Journalistes sous pression

L’émergence d’Internet a profondément modifié le travail du journaliste, qui est soumis à une pression grandissante du fait de la rapidité de la diffusion de l’information et de la multiplicité des canaux par lesquelles celle-ci circule. Les rédactions des médias luxembourgeois n’étant guère pléthoriques, les journalistes n’ont souvent d’autres moyens que de courir après l’actualité plutôt que de l’anticiper. En l’absence d’un temps de réflexion, la qualité du travail intellectuel s’en ressent forcément.

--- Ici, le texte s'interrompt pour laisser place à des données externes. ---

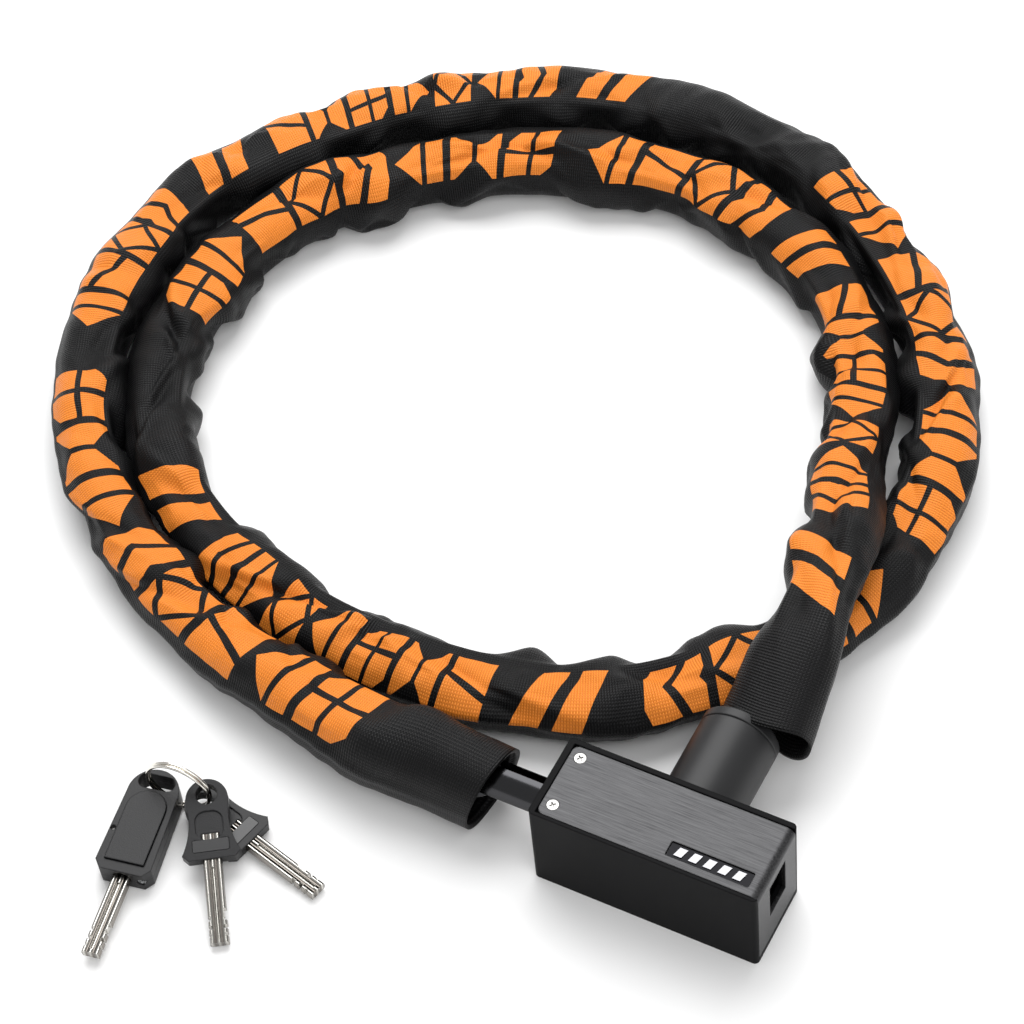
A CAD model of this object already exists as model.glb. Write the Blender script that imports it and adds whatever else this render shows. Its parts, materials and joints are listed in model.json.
import json
import math

import bpy
import numpy as np
from mathutils import Matrix, Vector


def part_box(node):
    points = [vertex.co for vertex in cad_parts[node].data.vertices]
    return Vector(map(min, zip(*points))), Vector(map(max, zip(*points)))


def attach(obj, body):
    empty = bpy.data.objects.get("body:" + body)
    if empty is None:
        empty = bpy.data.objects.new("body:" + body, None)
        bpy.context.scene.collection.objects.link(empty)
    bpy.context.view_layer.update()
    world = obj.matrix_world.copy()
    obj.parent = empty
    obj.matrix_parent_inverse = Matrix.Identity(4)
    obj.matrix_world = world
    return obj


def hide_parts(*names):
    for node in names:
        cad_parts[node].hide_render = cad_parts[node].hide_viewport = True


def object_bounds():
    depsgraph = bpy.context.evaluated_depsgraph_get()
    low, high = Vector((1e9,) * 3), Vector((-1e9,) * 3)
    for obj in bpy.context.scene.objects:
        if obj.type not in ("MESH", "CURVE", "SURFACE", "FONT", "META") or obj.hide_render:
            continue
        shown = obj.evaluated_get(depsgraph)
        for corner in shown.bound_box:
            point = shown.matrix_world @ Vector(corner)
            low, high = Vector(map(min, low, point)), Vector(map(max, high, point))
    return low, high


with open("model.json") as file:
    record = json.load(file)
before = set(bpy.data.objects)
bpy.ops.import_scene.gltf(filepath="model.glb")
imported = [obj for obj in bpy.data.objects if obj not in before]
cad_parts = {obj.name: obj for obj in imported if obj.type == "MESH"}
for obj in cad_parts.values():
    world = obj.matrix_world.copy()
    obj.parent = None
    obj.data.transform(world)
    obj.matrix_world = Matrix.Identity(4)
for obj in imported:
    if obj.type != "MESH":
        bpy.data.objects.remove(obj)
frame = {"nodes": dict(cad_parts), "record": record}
node = frame["nodes"]
size_cad = [list(v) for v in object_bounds()]
case_lo, case_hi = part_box("housing")
case_mid = (case_lo + case_hi) / 2
floor_z = case_lo.z
rnd = np.random.RandomState(7)


# ---- camera ----

LENS_MM = 123.05
CAMERA_FROM_CASE = Vector((0.2984, -0.5393, 0.9949))     # from the foot of the lock's body
CAMERA_BACK = Vector((0.3299, -0.5198, 0.788))
CAMERA_UP = Vector((-0.3249, 0.7212, 0.6118))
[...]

Une autre caractéristique de l’évolution du métier de journaliste est la tendance de vouloir effacer la frontière entre l’information et l’opinion. La Toile est devenue un vaste outil de communication, qui a pour effet de brancher le consommateur en permanence sur ce qui se passe dans le monde, quel que soit son centre d’intérêt. Ce débit continu fait fi de la hiérarchie de l’information, nuit à la recherche et au croisement des sources, conforte les opinions préétablies et renforce les théories du complot. Les nouvelles sont aisément sorties de leur contexte et se prêtent à toutes sortes de manipulation. Même les agences de presse se livrent depuis de nombreuses années à une pratique discutable en ne dissociant plus clairement le factuel et l’analyse, ce qui devrait pourtant constituer le b-a-ba d’une information honnête. Les journalistes ont leur part de responsabilité dans cette dérive, car à force de se reposer sur des sources d’information qui ne sont pas neutres, ils scient la branche de l’arbre de la connaissance sur laquelle ils sont assis. Dès lors, il ne faut pas s’étonner que dans nombre de pays démocratiques, la crédibilité des médias n’en sort guère renforcée.